PITTSBURGH (KDKA) - It's a parent's nightmare - not knowing where your child is or what happened to him or her.

Child abductions happen more than any of us want to think about.

However, there are things you can do to lessen the chances of it happening to your kids.

A retired lieutenant colonel of the United States Air Force spent two tours of duty as a chopper gunner in Vietnam.

He's now the chief of police in Oakdale and he has a huge soft spot in his heart for kids.

"Any time a child gets injured or something, it goes to the heart of every police officer. Everybody that does this for a living, when a child gets abducted, it's like abducting your own child. It rips your heart out," Jim Lauria said.

Lauria is also the director of public safety at Pittsburgh Technical Institute and said it's really old-fashioned to think that, "it can't happen to me."

"There's not a boundary any longer. Child luring, child abduction stretches across all geographics, all genders, all ages. There's nothing that you can say that's not going to happen here," Lauria said.

His most critical piece of advice is that parents must be accountable.

"You can't leave it to a teacher. You can't leave it to a police officer. There's not enough of us. We have to be accountable for that. We [have to] know where they are," Lauria said.

Your kids must learn a tough, not-so-pleasant lesson.

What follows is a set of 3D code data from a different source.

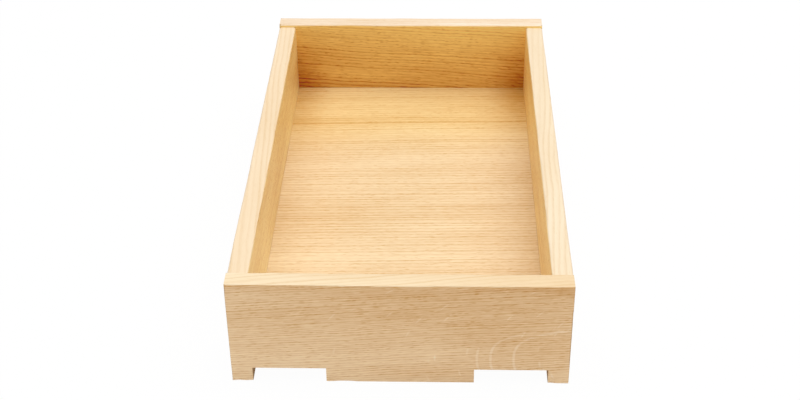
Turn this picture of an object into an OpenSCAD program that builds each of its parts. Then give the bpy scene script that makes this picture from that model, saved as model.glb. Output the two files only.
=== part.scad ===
// An open drawer box in oak: four boards doweled at the corners round a grooved-in base panel,
// with two notches in one end board for concealed runners.
// Millimetres. The origin is on the bench, under the middle of the box. +X runs across it,
// +Y along it from the notched end to the plain end, and +Z up.

/* [Box] */
// Width over the two side boards
box_w = 258; // [200:1:500]
// Depth over the two end boards
box_d = 440; // [250:1:650]
// Height of the two end boards
end_h = 92; // [84:0.5:160]
// Step down from the end boards' top edges to the side boards' top edges
side_step = 2.5; // [0:0.5:5]

/* [Boards] */
// Thickness of the two end boards
end_t = 16; // [14:0.5:20]
// Thickness of the two side boards
side_t = 16; // [14:0.5:20]
// Width and height of the small flat that eases each arris
arris = 0.6; // [0.2:0.1:1.5]

/* [Base panel] */
// Thickness of the base panel
base_t = 9; // [5:0.5:12]
// Depth of the groove that holds the panel in all four boards
groove_depth = 7; // [4:0.5:8]
// Gap over the panel in its groove
groove_play = 0.2; // [0.1:0.05:0.5]
// Gap between the panel's edges and the bottom of the groove
edge_play = 0.5; // [0.2:0.1:0.9]

/* [Runner notches] */
// Height kept free for a concealed runner: the space under the panel and the notches' height
runner_h = 13; // [8:0.5:16]
// Width of a notch, measured from the side board's inner face
notch_w = 56.5; // [30:0.5:70]

/* [Corner dowels] */
// Diameter of a dowel
dowel_d = 8; // [6:1:8]
// Length of a dowel
dowel_l = 30; // [25:1:40]
// Depth of a dowel's blind hole in the end board
end_hole = 11; // [9:0.5:12]
// Gap round a dowel, which the glue fills
glue_gap = 0.05; // [0.02:0.01:0.1]
// Length left free at each end of a dowel for surplus glue
glue_room = 1; // [0.5:0.1:1.5]
// Distance between the centres of neighbouring dowels
dowel_pitch = 32; // [25:1:40]
// Height of the lowest dowel's centre above the panel's upper face
dowel_rise = 14; // [10:1:18]
// Least wood above the highest dowel's centre
dowel_cover = 14; // [10:1:18]
// Number of glue flutes along a dowel
flute_count = 8; // [0:1:12]
// Radius of a flute
flute_r = 0.4; // [0.2:0.05:0.5]

/* [Hidden] */
side_h = end_h - side_step;
inner_w = box_w - 2 * side_t;
inner_d = box_d - 2 * end_t;
groove_h = base_t + groove_play;
panel_w = inner_w + 2 * (groove_depth - edge_play);
panel_d = inner_d + 2 * (groove_depth - edge_play);

dowel_in_end = end_hole - glue_room;
side_hole = dowel_l - dowel_in_end + glue_room;
dowel_chamfer = dowel_d / 8;
lowest_dowel = runner_h + base_t + dowel_rise;
dowels_up = floor((side_h - dowel_cover - lowest_dowel) / dowel_pitch);
dowel_heights = [for (i = [0 : dowels_up]) lowest_dowel + i * dowel_pitch];

// How far a cutting shape runs past the face that it cuts through
over = 1;
oak_grey = "#D8B78C";
oak_warm = "#E2B377";
oak_pale = "#EBC594";
beech = "#DDBB93";
$fn = 48;

// A board's cross-section, w by h from the origin, with its four arrises eased
module eased_section(w, h) {
    polygon([
        [arris, 0], [w - arris, 0], [w, arris], [w, h - arris],
        [w - arris, h], [arris, h], [0, h - arris], [0, arris]
    ]);
}

// An end board seen from above, outer face at y = 0, with its two outer corners eased
module end_plan() {
    polygon([
        [arris - box_w / 2, 0], [box_w / 2 - arris, 0], [box_w / 2, arris],
        [box_w / 2, end_t], [-box_w / 2, end_t], [-box_w / 2, arris]
    ]);
}

// The blind holes of one corner joint, at the joint face, drilled along +Y to the given depth
module joint_holes(depth) {
    for (z = dowel_heights)
        translate([0, -over, z])
            rotate([-90, 0, 0])
                cylinder(d = dowel_d + 2 * glue_gap, h = depth + over);
}

// An end board at the near end: outer face at y = -box_d / 2, grooved and drilled from its inner face
module near_end_board() {
    translate([0, -box_d / 2, 0])
        difference() {
            intersection() {
                translate([-box_w / 2, 0, 0])
                    rotate([90, 0, 90])
                        linear_extrude(box_w)
                            eased_section(end_t, end_h);
                linear_extrude(end_h)
                    end_plan();
            }
            translate([-inner_w / 2 - groove_depth, end_t - groove_depth, runner_h])
                cube([inner_w + 2 * groove_depth, groove_depth + over, groove_h]);
            for (side = [-1, 1])
                translate([side * (inner_w + side_t) / 2, end_t, 0])
                    mirror([0, 1, 0])
                        joint_holes(end_hole);
        }
}

module notched_end_board() {
    color(oak_grey)
        difference() {
            near_end_board();
            for (side = [0, 1])
                mirror([side, 0, 0])
                    translate([inner_w / 2 - notch_w, -box_d / 2 - over, -over])
                        cube([notch_w, end_t + 2 * over, runner_h + over]);
        }
}

module plain_end_board() {
    color(oak_warm)
        mirror([0, 1, 0])
            near_end_board();
}

// The side board on the +X side, with the groove in its inner face and holes in both ends
module right_side_board() {
    color(oak_pale)
        difference() {
            translate([inner_w / 2, inner_d / 2, 0])
                rotate([90, 0, 0])
                    linear_extrude(inner_d)
                        eased_section(side_t, side_h);
            translate([inner_w / 2 - over, -inner_d / 2 - over, runner_h])
                cube([groove_depth + over, inner_d + 2 * over, groove_h]);
            for (end = [0, 1])
                mirror([0, end, 0])
                    translate([(inner_w + side_t) / 2, -inner_d / 2, 0])
                        joint_holes(side_hole);
        }
}

module left_side_board() {
    mirror([1, 0, 0])
        right_side_board();
}

// The panel lies on the lower lips of the grooves
module base_panel() {
    color(oak_warm)
        translate([-panel_w / 2, -panel_d / 2, runner_h])
            cube([panel_w, panel_d, base_t]);
}

// One fluted dowel with chamfered ends, standing on z = 0
module dowel() {
    difference() {
        rotate_extrude()
            polygon([
                [0, 0], [dowel_d / 2 - dowel_chamfer, 0], [dowel_d / 2, dowel_chamfer],
                [dowel_d / 2, dowel_l - dowel_chamfer], [dowel_d / 2 - dowel_chamfer, dowel_l], [0, dowel_l]
            ]);
        if (flute_count > 0)
            for (i = [0 : flute_count - 1])
                rotate(i * 360 / flute_count)
                    translate([dowel_d / 2, 0, -over])
                        cylinder(r = flute_r, h = dowel_l + 2 * over, $fn = 16);
    }
}

// The dowels of the corner joint on the side x_side (-1 left, 1 right), end y_end (-1 near, 1 far)
module corner_dowels(x_side, y_end) {
    color(beech)
        for (z = dowel_heights)
            translate([x_side * (inner_w + side_t) / 2, y_end * (inner_d / 2 + dowel_in_end), z])
                rotate([y_end * 90, 0, 0])
                    dowel();
}

module near_left_dowels() {
    corner_dowels(-1, -1);
}

module near_right_dowels() {
    corner_dowels(1, -1);
}

module far_left_dowels() {
    corner_dowels(-1, 1);
}

module far_right_dowels() {
    corner_dowels(1, 1);
}

notched_end_board();
plain_end_board();
left_side_board();
right_side_board();
base_panel();
near_left_dowels();
near_right_dowels();
far_left_dowels();
far_right_dowels();
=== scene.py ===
import math

import bmesh
import bpy
from bpy.props import FloatProperty, FloatVectorProperty, PointerProperty
from mathutils import Matrix, Vector, noise
from mathutils.bvhtree import BVHTree
from mathutils.geometry import intersect_point_line


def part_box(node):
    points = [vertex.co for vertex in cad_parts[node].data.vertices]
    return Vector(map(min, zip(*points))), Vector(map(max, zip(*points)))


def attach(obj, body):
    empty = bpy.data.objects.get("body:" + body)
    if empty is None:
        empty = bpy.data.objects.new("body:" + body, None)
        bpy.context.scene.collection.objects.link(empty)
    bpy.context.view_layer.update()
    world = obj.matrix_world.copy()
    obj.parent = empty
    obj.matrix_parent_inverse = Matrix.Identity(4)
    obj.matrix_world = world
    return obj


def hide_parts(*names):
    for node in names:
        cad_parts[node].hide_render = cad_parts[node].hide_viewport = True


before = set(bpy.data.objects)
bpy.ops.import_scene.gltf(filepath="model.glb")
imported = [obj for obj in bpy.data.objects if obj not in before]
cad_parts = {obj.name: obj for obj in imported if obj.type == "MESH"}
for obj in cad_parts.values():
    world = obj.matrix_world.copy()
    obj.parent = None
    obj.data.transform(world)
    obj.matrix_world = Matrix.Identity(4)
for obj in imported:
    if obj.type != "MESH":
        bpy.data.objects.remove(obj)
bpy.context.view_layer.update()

bl_info = {
    "name": "Oak Drawer Box",
    "version": (1, 0, 0),
    "blender": (4, 5, 0),
    "location": "View3D > Sidebar > Oak Box",
    "description": "Builds the boards, finishes and studio of an open oak drawer box round its packed frame",
    "category": "Object",
}

MM = 0.001
UP = (0, 0, 1)
# How far a cutting shape runs past the face that it cuts through
OVER = 1 * MM
# Corners nearer to each other than this are one corner
WELD = 0.001 * MM

# Places that the frame gives
NEAR_LOW, NEAR_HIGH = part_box("notched_end_board")
FAR_LOW, FAR_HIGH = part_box("plain_end_board")
LEFT_LOW, LEFT_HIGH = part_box("left_side_board")
RIGHT_LOW, RIGHT_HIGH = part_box("right_side_board")
PANEL_LOW, PANEL_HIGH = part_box("base_panel")

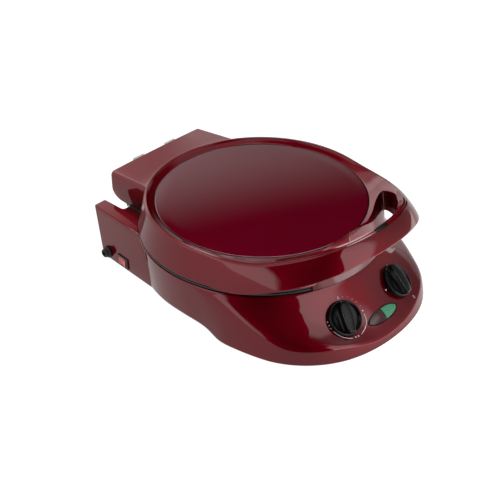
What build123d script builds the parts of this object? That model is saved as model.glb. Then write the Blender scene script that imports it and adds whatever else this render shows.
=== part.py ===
from build123d import *
import math
import os

# Electric pizza maker: round clamshell countertop cooker, about 32 cm across.
# Millimetres. Z = 0 is the table, -Y is the front (control panel), +X the
# user's right. The model is drawn about the pan axis and every piece is moved
# by Y_SHIFT at the end, so that the origin is the centre of the footprint box.

# ---------------------------------------------------------------- dimensions
Y_SHIFT = 10.0          # pan axis sits 10 mm behind the origin
Z_RIM = 69.5            # top of the base rim
R_RIM = 158.0           # base rim radius
Z_DISC = 109.5          # lid disc height
R_DISC = 135.3          # lid disc radius
Z_RIDGE = 115.5         # lid ring ridge height
R_RIDGE = 146.5         # lid ring ridge radius
Z_LID = 75.5            # lower edge of the lid wall
R_LID = 158.0           # radius of the lid wall's lower edge
WALL = 2.5              # moulded wall thickness
HINGE_Y, HINGE_Z = 166.0, 60.0   # lid hinge axis, along X
ROD_R = 3.0
BORE_R = 3.06           # running clearance on the hinge rod and the shafts
ARM_TOP, ARM_BOT = 74.0, 3.0
BOX_TOP, BOX_BOT = 105.0, 68.0
Y_REAR = 199.0          # rear face of the bumper pads
KNOB_X, KNOB_Y = 51.0, -177.5
LENS_Y = -198.5

# Plan of the base against the angle from the front: radius of the bottom
# outline, radius and height of the crease under the control panel.
PH = [0, 7, 13, 19, 25, 32, 38, 44, 50, 57, 64, 70, 76, 82, 90]
RB = [219, 219.1, 219, 218.2, 215.8, 211, 205, 197.3, 187.5, 177, 168, 158.5, 152.5, 150.3, 149.3]
RC = [216, 216, 215.3, 213.8, 211.3, 207, 200.5, 193, 184, 174.5, 166, 161.5, 159, 158, 158]
ZC = [12, 12.6, 16, 20, 23, 26, 29, 34, 39, 46, 54, 60, 65, 68, 69.3]
# hollow of the panel between rim and crease, shallow in the middle
SWOOP = [0.075, 0.11, 0.155, 0.175, 0.175, 0.17, 0.16, 0.15, 0.13, 0.12, 0.10, 0.10, 0.10, 0.10, 0.10]

# Handle hoop: ridge and lower edge against the angle from the front.
HP = [0, 8, 15, 20, 26.5, 33.5, 41, 50, 57, 64, 69]
ER = [185.2, 185.6, 185.6, 185.2, 180.8, 175, 169, 163, 157.3, 152.3, 149.3]
EZ = [146.4, 145.6, 144.4, 143.2, 138.6, 132.6, 126.8, 121, 118, 116.2, 115.6]
LR = [205.2, 205.2, 204, 202.9, 200, 194.5, 187, 177.5, 171, 165, 161]
LZ = [129.5, 128.5, 125, 120.5, 114.5, 106, 97, 87, 80.5, 77, 75.8]
# outer edge of the finger hole (top of the inner wall), and its lower end
HR = [178.6, 178.4, 177.4, 176, 171.5, 164.5, 150, 144.6, 144.4, 144.2, 144.2]
IZ = [118, 117, 114, 110, 103, 95, 88, 83, 79, 77, 76.5]


def lerp(x, xs, ys):
    x = min(max(x, xs[0]), xs[-1])
    for i in range(len(xs) - 1):
        if x <= xs[i + 1]:
            t = (x - xs[i]) / (xs[i + 1] - xs[i])
            return ys[i] + (ys[i + 1] - ys[i]) * t
    return ys[-1]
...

"There are people in the world who are not all good and are willing to hurt you -- for whatever reason -- that there are bad people. You have got to teach your child the difference between good and bad, but he has to know and she has to know not everybody is here to help you," Lauria said.

One final piece of advice is to teach your kids to always use the buddy system as most abductions happen when a child is playing or walking alone.

"One child is so pure and wants to accept another child might say wait, wait, wait that doesn't sound right so maybe we can play off each other's instincts," Lauria said.

And know that protecting your child will be tough.

"I wrote an article about what we should be doing as parents. Nothing in that article says anything about it being easy. It is the most difficult thing you are ever going to do to protect a child," Lauria said.